I attended my first game at Wrigley Field in 1996. The Cubs had Sammy Sosa, Mark Grace, and Ryne Sandberg. Mark Grace was one of my top 3 favorite players.  He played first base; I sometimes I played first base. They played rival St.Louis and went 1-3 in a 4 game series. I saw the W. And the atmosphere was incredible. The Cubs was mediocre, the stands weren’t packed, but at my first game at Wrigley, I saw the W fly.

Fast forward 20 years…My dad has passed away. I haven’t picked up a baseball in years, but I finally made it back to Wrigley Field. August this time. Same opponent–St Louis Cardinals. Sames results. Cubs win, and the W flies at Wrigley.
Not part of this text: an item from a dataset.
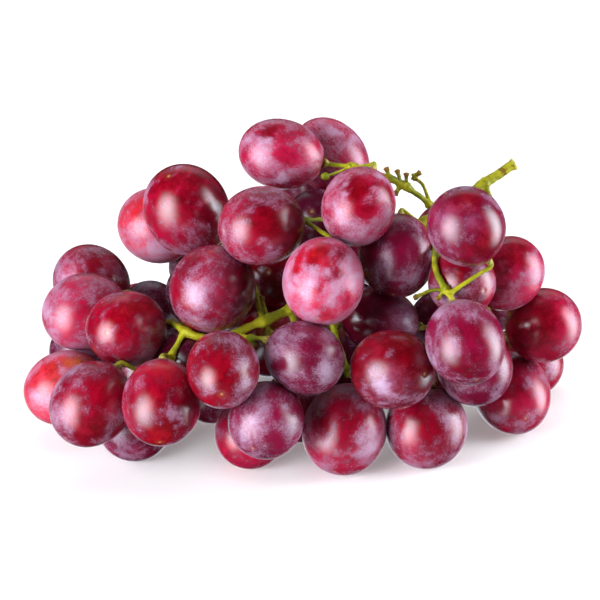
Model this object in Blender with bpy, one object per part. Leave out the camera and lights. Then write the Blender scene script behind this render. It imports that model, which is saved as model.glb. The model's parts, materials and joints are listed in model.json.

cubs ticket Ticket prices have increased *somewhat* in the 100 years of Wrigley Field

2016 marks 100 years of baseball at Wrigley Field, and 108 years since the Cubs last won a World Series title. That means Wrigley Field has never flown the World Series flags and AC just keeps going up. What’s the AC? AC means “anno catuli” or a Latinized version Cubs time. The first number is seasons without a division title; the second number is years without a National League pennant; and the final number is the number of years without a World Series title. Because the Cubs won the World Series this year, it will read “AC000000” on Opening Day in 2017.
eamus catuliCubs time as of 11 August 2016

108 years. 1908. That was the last time the Cubbies won the World Series. Back them there were no sports bars to hang out in or televisions to watch the game on. News came from the AP wire. Model T cars were in their infancy. This year’s MVP received a 50th anniversary Camaro; 50 years ago it had still been 68 years since the Cubs won the World Series. The curse of the black cat and the billy goat has been broken.

It took 64 innings of World Series action and 17 minutes rain delay before the team from the North Side claimed victory. 64 innings, 17 minutes, and 108 years. I *may* have shed a tear or two. It’s not often that I’m emotional, but sport, Sport is the one thing that can united all types of people.